Saya kira akan menjadi relevan berkaitan dengan penataan jadwal pemilu menjadi pemilu serentak, entah polanya bagaimana. Karena nanti kalau tidak, ini catatan, ya, kalau perppu ini kurang lebih materinya sama akan jadi undang-undang, setelah Pilkada 2015, baru ada pilkada lagi itu 2018, yang notabene tahun itu sama dengan tahun 2013 kemarin, yaitu tahun di bagian-bagian awal Pemilu 2014. Itu sesuatu yang kemudian akan jadi masalah kalau manajemen pemilu tak tertata. Pada tingkat ini saya kira tidak hanya KPU, tapi menjadi rumusan di UU yang harus disepakati di situ.

Apa evaluasi anda soal tata kelola logistik pemilu?

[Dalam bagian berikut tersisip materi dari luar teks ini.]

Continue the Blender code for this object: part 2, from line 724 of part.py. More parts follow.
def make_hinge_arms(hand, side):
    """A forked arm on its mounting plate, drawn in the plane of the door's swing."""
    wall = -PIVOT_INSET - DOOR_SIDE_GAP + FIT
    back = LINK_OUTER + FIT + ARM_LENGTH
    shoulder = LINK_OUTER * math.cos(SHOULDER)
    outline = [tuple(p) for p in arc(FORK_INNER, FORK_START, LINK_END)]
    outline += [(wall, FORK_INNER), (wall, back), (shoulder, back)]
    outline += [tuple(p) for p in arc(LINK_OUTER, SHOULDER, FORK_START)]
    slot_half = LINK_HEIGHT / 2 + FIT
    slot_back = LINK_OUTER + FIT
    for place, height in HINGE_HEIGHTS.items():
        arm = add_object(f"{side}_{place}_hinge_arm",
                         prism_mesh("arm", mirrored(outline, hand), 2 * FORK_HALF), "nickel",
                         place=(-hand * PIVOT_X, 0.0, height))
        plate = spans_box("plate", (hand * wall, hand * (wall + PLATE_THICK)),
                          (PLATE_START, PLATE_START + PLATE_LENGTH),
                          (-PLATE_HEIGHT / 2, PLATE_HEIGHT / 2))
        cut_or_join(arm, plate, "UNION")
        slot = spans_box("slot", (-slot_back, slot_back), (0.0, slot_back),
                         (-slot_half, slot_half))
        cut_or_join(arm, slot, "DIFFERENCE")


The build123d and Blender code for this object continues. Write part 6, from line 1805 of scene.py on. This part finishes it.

Menurut saya ada dua jenis logistik utama pemilu; surat suara dan formulir pemungutan dan penghitungan suara. Yang sering terjadi adalah persoalan distribusi yang salah. Kalau kita lihat, hampir semua kasus tersebar di 29 provinsi, terdapat surat suara tertukar. Tapi semua kasus surat suara tertukar adalah surat suara DPRD kabupaten/kota.

Ternyata ada banyak hal yang tidak semuanya bisa terkontrol. Ini juga berkaitan dengan sejumlah kesalahan pengisian data informasi dalam formulir penghitungan suara oleh penyelenggara pemilu di semua tingkatan.

Soal waktu pemungutan dan penghitungan suara, efektif kah dilakukan di hari yang sama?

UU yang menyatakan bahwa hari pemungutan dan penghitungan suara dilakukan pada hari yang sama di TPS perlu diperhitungkan. Masalahnya adalah ini berkaitan dengan kelayakan atau kewajaran orang bekerja, kalau menurut aturan, orang bekerja delapan jam dalam sehari. Mari kita hitung, KPPS mulai membuka TPS sampai dengan penghitungan selesai, itu lebih dari dua belas jam. Kalau dari segi perburuhan atau tenaga kerja, KPU melanggar UU tenaga kerja, bahkan melanggar HAM. Dan kalau hitungan pekerja, lebih dari delapan jam kan harus dihitung lembur. Apakah ada honor lembur untuk KPPS? Tidak ada.

Ke depan, bisa jadi dibuat dua hari. Hari pertama pemungutan suara, hari kedua penghitungan suara. Atau, bisa jadi hari pertama pemungutan suara ditambah penghitungan suara tapi yang dihitung pada hari pertama itu bukan perolehan suaranya, tapi berapa surat suara diterima, dipakai, rusak, sah, dan seterusnya, belum ke perolehan suara. Itu untuk mengunci, nanti pada hari berikutnya kalau kita mau menghitung suara itu sudah ada data awalnya, sehingga tidak bisa diutak-atik lagi kalau ada niat mau memanipulasi.

Nias Selatan, Madura, dan beberapa daerah di Papua dinilai langganan bermasalah dalam penyelenggaraan pemilu. Pendapat Anda?

Nias Selatan, Madura, Papua, Halmahera di Maluku Utara, Sumatera Selatan, itu polanya itu-itu saja, tapi mengapa setiap pemilu itu terjadi? pertanyaannya kan, apakah tidak pernah ada antisipasi terhadap persoalan-persoalan yang sering terjadi di daerah itu? ini perlu diteliti. Apakah karakter masyarakatnya, atau karena ada apa? Sehingga ke depan bisa diatasi.

Banyak apresiasi soal sistem daftar pemilih. Anda termasuk yang mengapresiasi?

KPU memang sudah menggunakan sistem daftar pemilih berkelanjutan. Tapi, pertanyaannya, apakah sistem ini tetap akan dipakai oleh KPU untuk pemilu berikutnya? Karena kalau kita melihat Perppu No. 1 Tahun 2014, tetap saja data awalnya bukan data pemilu terakhir, tapi data dari pemerintah. Sesungguhnya Pemilu 2014 kemarin itu pemilihnya berapa, sih? Saya yakin KPU belum memeriksa ulang, yang ada di DPKTb dengan yang ada di DPTb, sehingga bisa jadi jumlah yang terakumulasi dalam rekap nasional itu lebih dari pemilih sesungguhnya.